Days earlier, an attorney for defendant Giraud Jr. similarly but distinctly challenged the validity of Habba’s appointment, arguing that the drug-trafficking indictment should either be dismissed or Habba should be blocked from taking further prosecutorial action, as any actions she or her subordinates might take would be “without legal effect.”
On Tuesday, the DOJ responded for the first time that Giraud’s motion was “wrong” and “fails for many reasons.”
Last week, a panel of judges on the New Jersey federal district court voted not to allow Habba to continue beyond her 120 days in an acting capacity and in lieu of her confirmation by the U.S. Senate. Instead, the court wielded its statutory authority and selected Habba’s first assistant Desiree Leigh Grace to lead the U.S. Attorney’s Office.
Bondi then stepped in, fired Grace and claimed “rogue judges” had intruded on the executive prerogatives of Trump, even though Habba’s nomination went nowhere in the U.S. Senate. Under the Constitution, U.S. attorneys serving in a permanent capacity require the advice and consent of the Senate, which occurs through the confirmation process.
In order to keep Habba as acting U.S. attorney, however, Trump pulled her nomination before her acting 120-day stint technically expired.

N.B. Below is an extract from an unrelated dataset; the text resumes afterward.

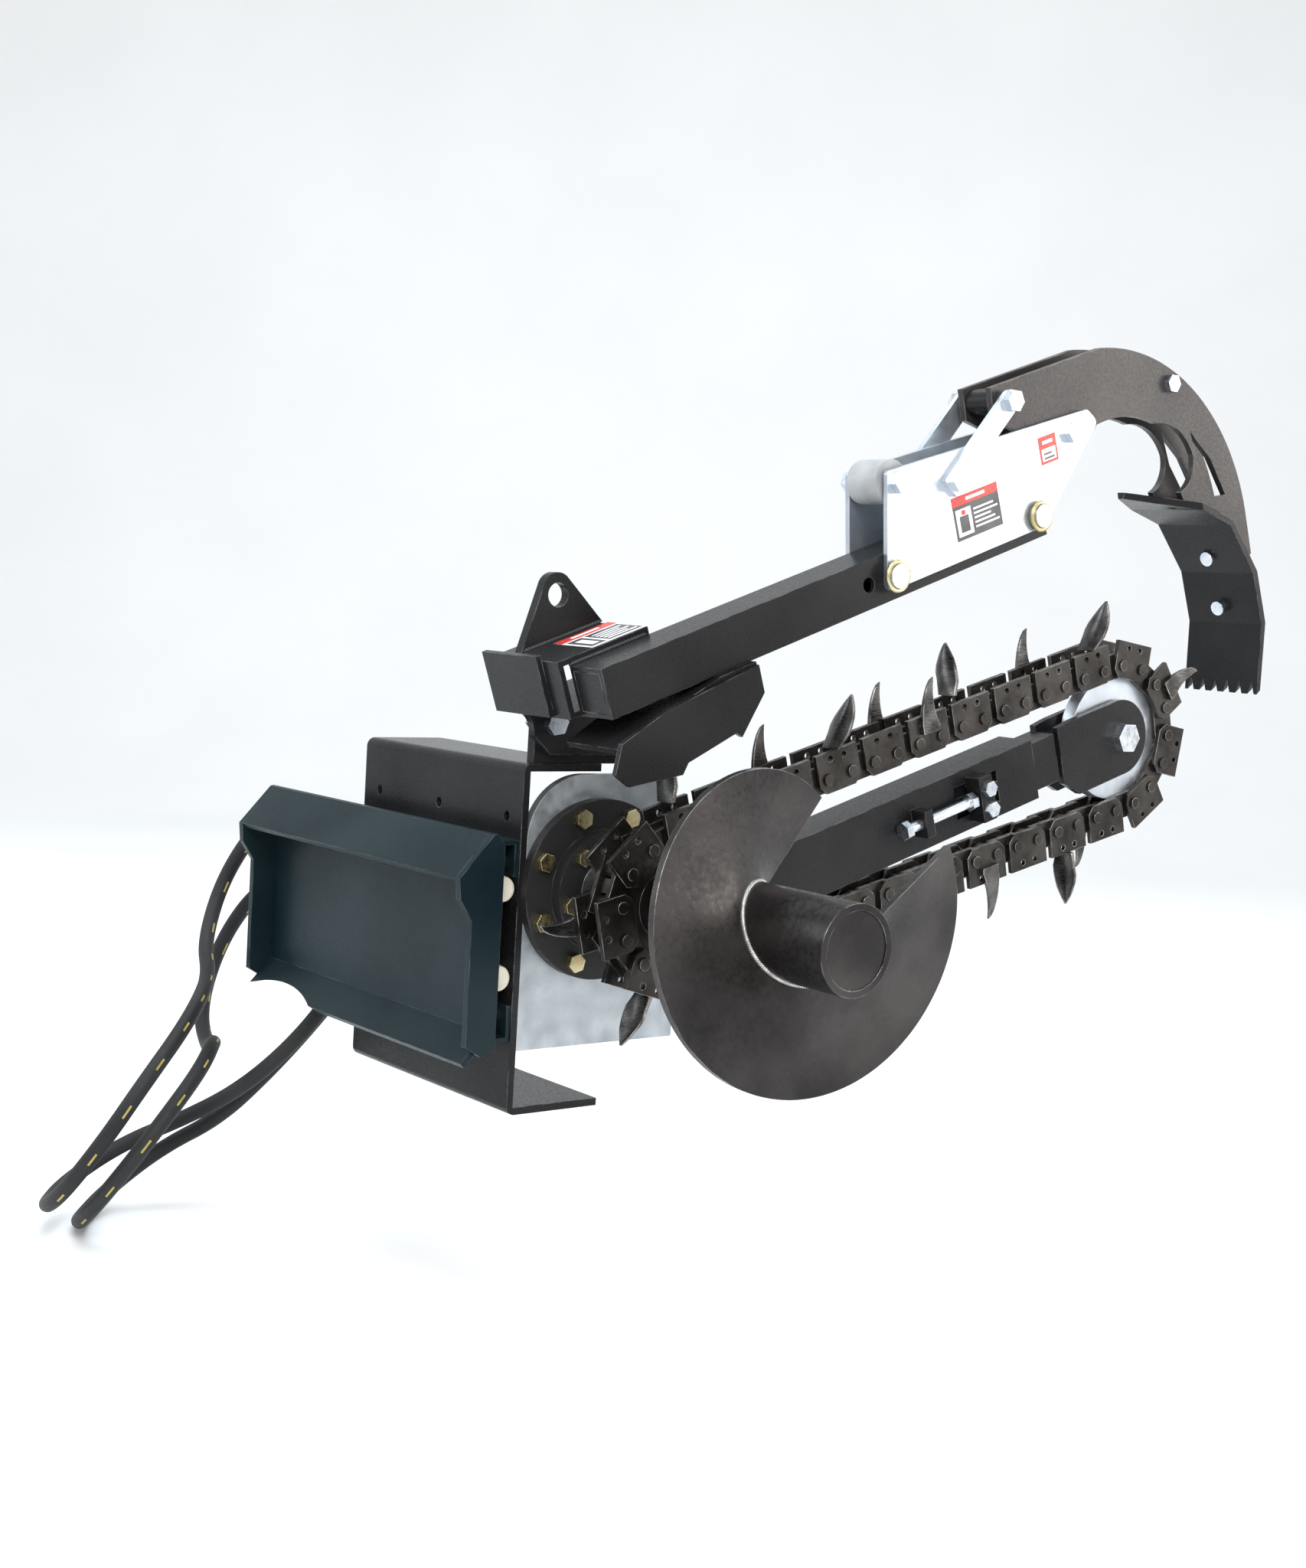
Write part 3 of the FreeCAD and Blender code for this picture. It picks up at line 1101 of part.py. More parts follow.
HOSE_UPPER = [
    (74, 197, 258), (74, 277, 258), (69, 338, 201), (47, 373, 132), (14, 386, 60), (-32, 401, -3),
    (-86, 425, -57), (-130, 478, -99), (-187, 525, -135), (-260, 514, -169), (-312, 452, -177),
    (-322, 379, -143), (-293, 338, -77), (-251, 327, -10), (-194, 363, 33), (-143, 420, 59),
    (-103, 484, 71), (-74, 558, 97), (-39, 586, 167), (-13, 551, 238), (-10, 473, 268), (-15, 393, 243),
    (-15, 312, 240), (-15, 232, 237), (-15, 152, 236), (-15, 80, 237),
]
HOSE_LOWER = [
    (122, 197, 258), (122, 276, 258), (119, 344, 206), (92, 390, 146), (53, 410, 80), (7, 424, 16),
    (-44, 439, -44), (-91, 466, -100), (-139, 516, -142), (-208, 513, -184), (-267, 460, -201),
    (-291, 387, -175), (-274, 334, -116), (-226, 324, -51), (-168, 361, -10), (-122, 423, 8),
    (-91, 499, -28), (-65, 584, 6), (-26, 608, 89), (-2, 554, 164), (-8, 457, 179), (-15, 392, 142),
    (-15, 313, 139), (-15, 233, 138), (-15, 152, 139), (-15, 80, 142),
]


def make_hoses():
    for label, points in (("hose_upper", HOSE_UPPER), ("hose_lower", HOSE_LOWER)):
        keep_shape(label, cord_tube(points, D.hose_rad))
        end = points[-1]
        before = points[-2]
        way = FreeCAD.Vector(*end).sub(FreeCAD.Vector(*before)).normalize()
        ferrule = Part.makeCylinder(D.hose_rad + 3, 24, FreeCAD.Vector(*end), way)
        nut_at = FreeCAD.Vector(*end) + way * 24
        nut = moved(hexagon(24, 16), nut_at.x, nut_at.y, nut_at.z, way)
        cap_at = FreeCAD.Vector(*end) + way * 40
        cap = Part.makeCylinder(D.cap_rad, D.cap_len, cap_at, way)
        group(label + "_end", [ferrule.fuse(nut).removeSplitter(), cap])


# ---------------------------------------------------------------- build and write

def check(objects):
    for obj in objects:
        if "Invalid" in obj.State or "Error" in obj.State:
            raise RuntimeError("%s failed: %s" % (obj.Label, obj.State))
    for obj in NODES:
        if obj.Shape.isNull() or not obj.Shape.isValid():
            raise RuntimeError(obj.Label + ": bad shape")


def main():
    loop = Loop()
    print("chain closes within %.3f mm, shaft to nose %.1f mm" % (loop.closing, loop.span))
    make_frame()
    make_mount_plate()
    group("drive_head_bolts", make_bearing_housing() + make_motor())
    make_coupler()
    make_chain(loop)
    make_head(loop)
    make_boom(loop)
    make_beam()
    make_support()
    make_bracket()
    make_crumber()
    make_guards()
    make_hoses()
    doc.recompute()
    check(doc.Objects)
    os.makedirs("parts", exist_ok=True)
    for obj in NODES:
        obj.Shape.exportStep("parts/%s.step" % obj.Label)
    print(len(NODES), "sub-parts")


main()
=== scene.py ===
import math

import bmesh
import bpy
from mathutils import Matrix, Vector


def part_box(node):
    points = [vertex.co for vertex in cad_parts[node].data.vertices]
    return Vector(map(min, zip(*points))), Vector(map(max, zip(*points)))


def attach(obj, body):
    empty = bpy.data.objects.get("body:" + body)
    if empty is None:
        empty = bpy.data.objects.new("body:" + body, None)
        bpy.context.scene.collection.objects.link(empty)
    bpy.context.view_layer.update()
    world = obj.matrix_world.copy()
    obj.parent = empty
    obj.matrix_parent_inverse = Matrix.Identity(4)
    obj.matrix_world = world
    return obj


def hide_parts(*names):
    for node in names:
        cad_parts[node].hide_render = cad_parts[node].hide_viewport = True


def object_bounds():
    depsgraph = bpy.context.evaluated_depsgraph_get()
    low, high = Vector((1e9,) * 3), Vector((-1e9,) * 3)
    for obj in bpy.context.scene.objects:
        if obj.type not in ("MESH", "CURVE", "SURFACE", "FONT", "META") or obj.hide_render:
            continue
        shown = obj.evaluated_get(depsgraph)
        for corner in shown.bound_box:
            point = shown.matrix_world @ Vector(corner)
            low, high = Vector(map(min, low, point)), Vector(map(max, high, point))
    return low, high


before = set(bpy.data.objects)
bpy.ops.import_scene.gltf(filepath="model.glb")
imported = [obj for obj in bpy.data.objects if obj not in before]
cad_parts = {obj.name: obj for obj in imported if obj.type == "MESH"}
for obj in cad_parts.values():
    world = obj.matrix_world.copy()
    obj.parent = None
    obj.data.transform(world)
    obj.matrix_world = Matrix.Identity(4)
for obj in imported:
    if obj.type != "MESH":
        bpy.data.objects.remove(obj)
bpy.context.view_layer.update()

# Everything is in metres in the part's own frame: +X forward along the boom, +Y left, +Z up.
FRAME_CORNER = Vector((0.042, -0.226, -0.297))    # foot corner of the head frame
BEAM_RISE = math.radians(20.0)
ALONG_BEAM = Vector((math.cos(BEAM_RISE), 0, math.sin(BEAM_RISE)))
UP_BEAM = Vector((-math.sin(BEAM_RISE), 0, math.cos(BEAM_RISE)))
BEAM_START = FRAME_CORNER + Vector((0.003, 0, 0.4245))
HOSE_WIDTH = 0.018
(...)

Bondi then reinstalled Habba, a Trump loyalist who served as his private lawyer before her time in government, once more at the top temporarily.
To override the court’s appointment of Grace, Bondi cited the Federal Vacancies Reform Act when naming Habba first assistant in the U.S. attorney’s office. At the same time, just in case anyone questioned that legal authority, Habba was named a “Special Attorney to the United States Attorney General” under the federal judicial vacancies statute.
Chief U.S. District Judge for the Middle District of Pennsylvania Matthew Brann, sitting by designation in the Giraud case after the New Jersey district court’s rejection of Habba, has yet to rule.